Yes, but it is not always a good idea. A higher-stage clutch may hold more torque, but it can also increase pedal effort, chatter, and abrupt engagement. On a stock daily driver, an OEM-style or mild street-performance clutch is usually the better fit.
How Do I Know if My Clutch Kit Will Fit My Flywheel?
Check the vehicle application, disc diameter, pressure plate style, and whether the kit is designed for a dual-mass or single-mass flywheel. If the manufacturer lists required flywheel part numbers or conversion notes, follow those exactly.
Is Ceramic Clutch Material Better than Organic?
Not automatically. Ceramic material usually handles more heat and torque, but it often engages more harshly and can be less pleasant in traffic. Organic is usually better for smooth street use, while ceramic is better for higher-performance applications.

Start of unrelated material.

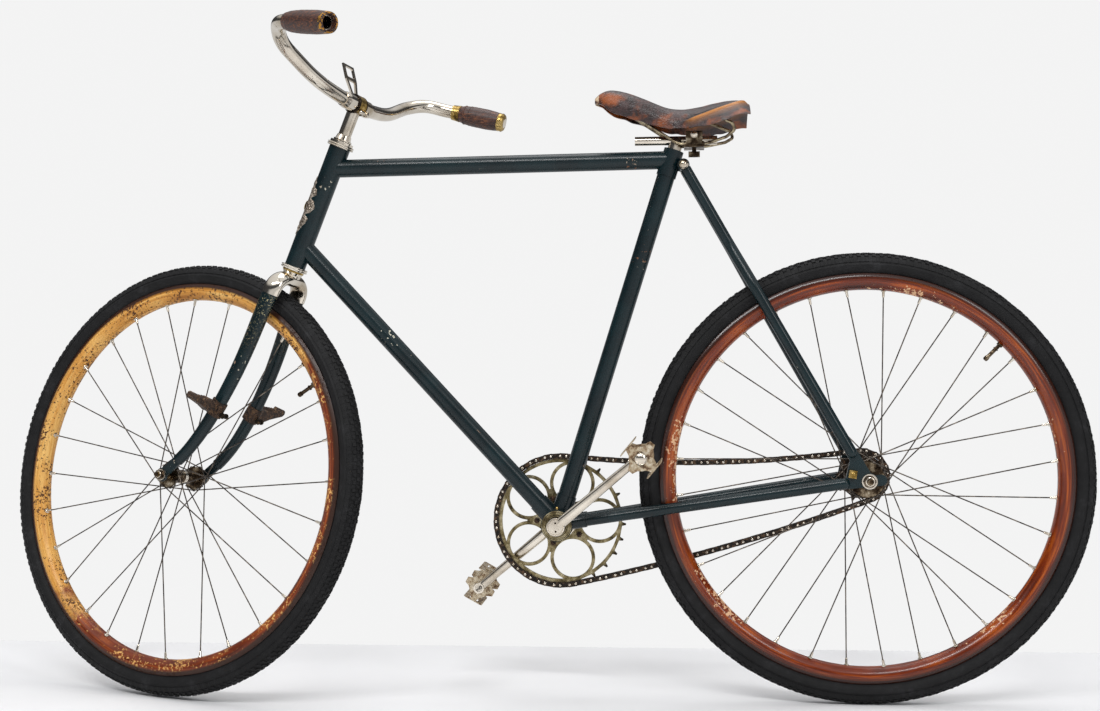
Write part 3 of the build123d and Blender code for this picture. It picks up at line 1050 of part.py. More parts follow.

Should I Resurface the Flywheel when Replacing a Clutch?
Usually yes, if the flywheel design allows resurfacing and it remains within specification. If the flywheel is cracked, badly heat-spotted, or out of spec, replacement is the safer choice.
What Is the Difference Between a Full-face and Puck Clutch Disc?

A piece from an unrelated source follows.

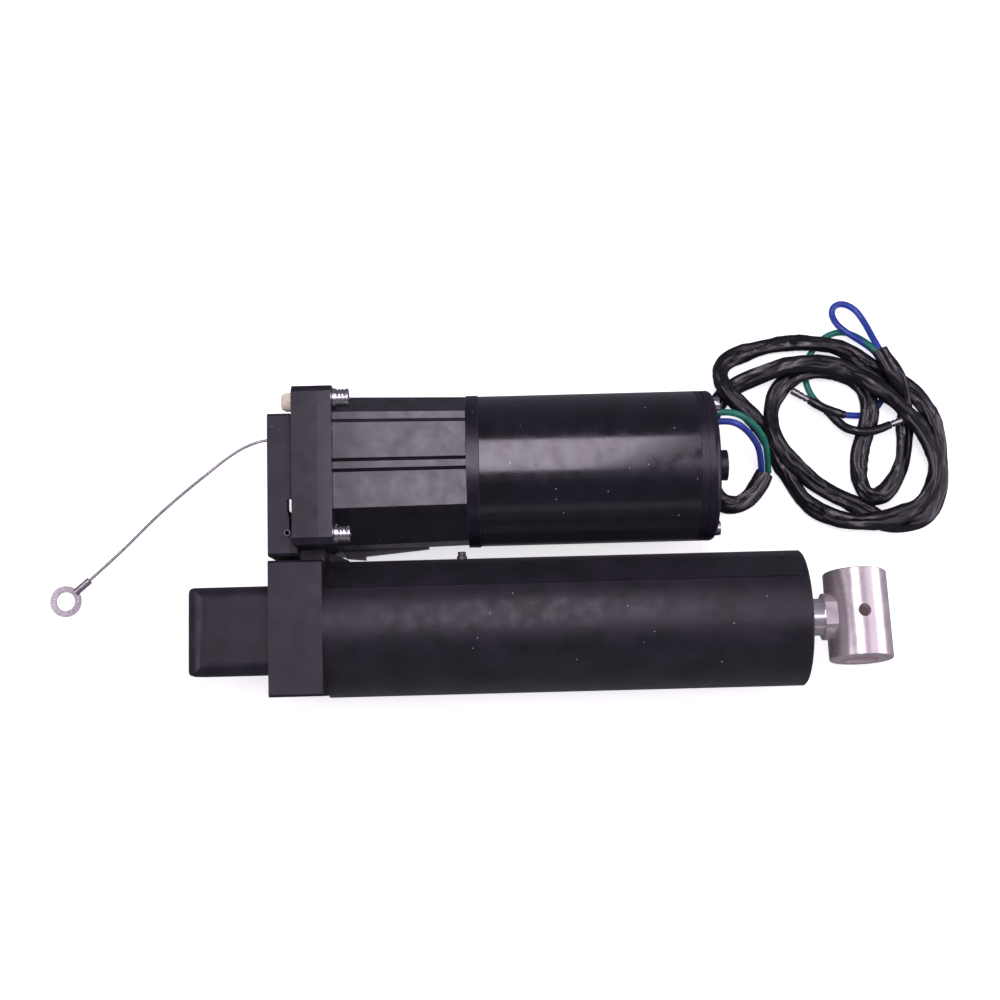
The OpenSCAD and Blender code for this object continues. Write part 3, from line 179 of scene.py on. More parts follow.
class TRIMUNIT_PG_colours(bpy.types.PropertyGroup):
    """Colours of the finishes."""

    casting: bpy.props.FloatVectorProperty(
        name="Casting", description="Paint of the castings", subtype="COLOR",
        default=(0.019, 0.0165, 0.025))
    motor: bpy.props.FloatVectorProperty(
        name="Motor", description="Gloss paint of the motor", subtype="COLOR",
        default=(0.006, 0.005, 0.0095))
    sleeve: bpy.props.FloatVectorProperty(
        name="Sleeve", description="Vinyl of the harness sleeve", subtype="COLOR",
        default=(0.005, 0.0045, 0.007))
    green_wire: bpy.props.FloatVectorProperty(
        name="Green wire", description="Insulation of the green wire", subtype="COLOR",
        default=(0.01, 0.19, 0.13))
    blue_wire: bpy.props.FloatVectorProperty(
        name="Blue wire", description="Insulation of the blue wire", subtype="COLOR",
        default=(0.02, 0.055, 0.36))


def deselect():
    if bpy.context.object and bpy.context.object.mode != "OBJECT":
        bpy.ops.object.mode_set(mode="OBJECT")
    bpy.ops.object.select_all(action="DESELECT")


def activate(obj):
    deselect()
    obj.select_set(True)
    bpy.context.view_layer.objects.active = obj


def settle(obj):
    """Puts the object's place into its mesh."""
    activate(obj)
    bpy.ops.object.transform_apply(location=True, rotation=True, scale=True)


def apply_modifiers(obj):
    activate(obj)
    for modifier in list(obj.modifiers):
        bpy.ops.object.modifier_apply(modifier=modifier.name)


def smooth(obj, angle=30):
    activate(obj)
    bpy.ops.object.shade_smooth_by_angle(angle=math.radians(angle))


def round_edges(obj, width, slot):
    """Rounds the sharp edges. The slot is the material of the rounded strips."""
    bevel = obj.modifiers.new("Edge", "BEVEL")
    bevel.width = width
    bevel.segments = EDGE_STEPS
    bevel.limit_method = "ANGLE"
    bevel.angle_limit = math.radians(SHARP_EDGE)
    bevel.harden_normals = False
    bevel.material = slot
    bevel.miter_outer = "MITER_ARC"
    apply_modifiers(obj)


def paint(obj, material):
    obj.data.materials.clear()
    obj.data.materials.append(material)


def join_in(obj, node, material=None):
    """Puts a piece on its node's body, in the node's place."""
    if material:
        paint(obj, material)
    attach(obj, BODY_OF[node])
    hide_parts(node)


def skinned(name, loops):
    """An object with a skin over closed loops of places in metres, and a cap on each end."""
    mesh = bmesh.new()
    rings = [[mesh.verts.new(place) for place in loop] for loop in loops]
    sides = len(rings[0])
    for a, b in zip(rings, rings[1:]):
        for k in range(sides):
            m = (k + 1) % sides
            mesh.faces.new((a[k], a[m], b[m], b[k]))
    mesh.faces.new(list(reversed(rings[0])))
    mesh.faces.new(rings[-1])
    bmesh.ops.recalc_face_normals(mesh, faces=mesh.faces)
    data = bpy.data.meshes.new(name)
    mesh.to_mesh(data)
    mesh.free()
    obj = bpy.data.objects.new(name, data)
    bpy.context.scene.collection.objects.link(obj)
    return obj


def dressed(node, material, width, cutters=(), painted_highlight=None):
    """A copy of a node less the cutters, with its edges rounded.

    The rounded edges can take a lighter finish of their own in a second slot, a painted highlight
    along every sharp edge.
    """
    activate(NODES[node])
    bpy.ops.object.duplicate()
    obj = bpy.context.object
    bpy.ops.object.parent_clear(type="CLEAR_KEEP_TRANSFORM")
    settle(obj)
    obj.name = node + "_dressed"
    bpy.ops.object.mode_set(mode="EDIT")
    bpy.ops.mesh.select_all(action="SELECT")
    bpy.ops.mesh.remove_doubles(threshold=WELD * MM)
    bpy.ops.mesh.dissolve_limited(angle_limit=math.radians(FLAT_EDGE))
    bpy.ops.object.mode_set(mode="OBJECT")
    for cutter in cutters:
        cut = obj.modifiers.new("Cut", "BOOLEAN")
        cut.object = cutter
        apply_modifiers(obj)
        bpy.data.objects.remove(cutter)
    paint(obj, material)
    # A lighter finish in the second slot paints a highlight on the rounded edge strips
    if painted_highlight:
        obj.data.materials.append(painted_highlight)
    if width:
        round_edges(obj, width, 1 if painted_highlight else 0)
    smooth(obj)
    weighted = obj.modifiers.new("Normals", "WEIGHTED_NORMAL")
    weighted.keep_sharp = True
    apply_modifiers(obj)
    join_in(obj, node)
    return obj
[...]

A full-face disc offers smoother engagement and better street manners. A puck-style disc is usually more aggressive, more heat-tolerant, and better for high-power use, but it can chatter and feel grabby during normal driving.
Do I Need to Replace the Release Bearing and Pilot Bearing with the Clutch?

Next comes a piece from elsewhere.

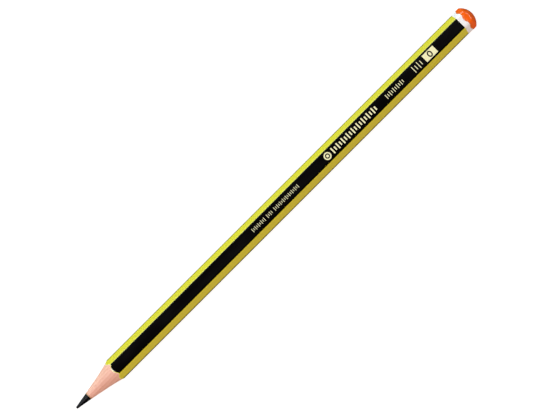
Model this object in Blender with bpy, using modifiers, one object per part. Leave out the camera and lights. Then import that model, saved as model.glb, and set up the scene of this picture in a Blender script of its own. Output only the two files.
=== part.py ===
"""A sharpened hexagonal graphite pencil, lying on one of its two black sides.

Metres, +Z up. The pencil lies along X, its point at -X and its dipped end at +X. The origin is
below the middle of its length, on the surface that it lies on.

A piece of the barrel starts as an outline across the barrel, extruded along it. The sharpener
then cuts the point, and the end former rounds the other end. The barrel's films and dips are
the same rounded hexagon, each grown or shrunk by the films that lie under or over it.
"""

import math

import bmesh
import bpy
import mathutils

MM = 0.001

# The barrel, measured over its black lacquer.
LENGTH = 175.0 * MM
ACROSS_FLATS = 7.1 * MM
CORNER_RADIUS = 1.2 * MM

# The point.
LEAD_DIAMETER = 2.4 * MM
LEAD_SHOWN = 5.1 * MM  # from the tip to the wood
POINT_LENGTH = 17.2 * MM  # from the tip to the lacquer, at a corner of the barrel
TIP_RADIUS = 0.4 * MM
FLARE_LENGTH = 2.2 * MM  # the cone widens faster here, up to the lacquer at a corner
FLARE_RADIUS = 3.1 * MM  # the cone's radius where it starts to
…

In most cases, yes. These parts are wear items and are inexpensive compared with the labor required to access them. Replacing them during the clutch job helps prevent repeat work.
How Much Extra Torque Capacity Should I Plan For?
A comfortable margin above your actual engine output is smart, especially if the car tows, sees hard launches, or may get future upgrades. The exact margin depends on the brand’s rating method, so compare manufacturer guidance carefully.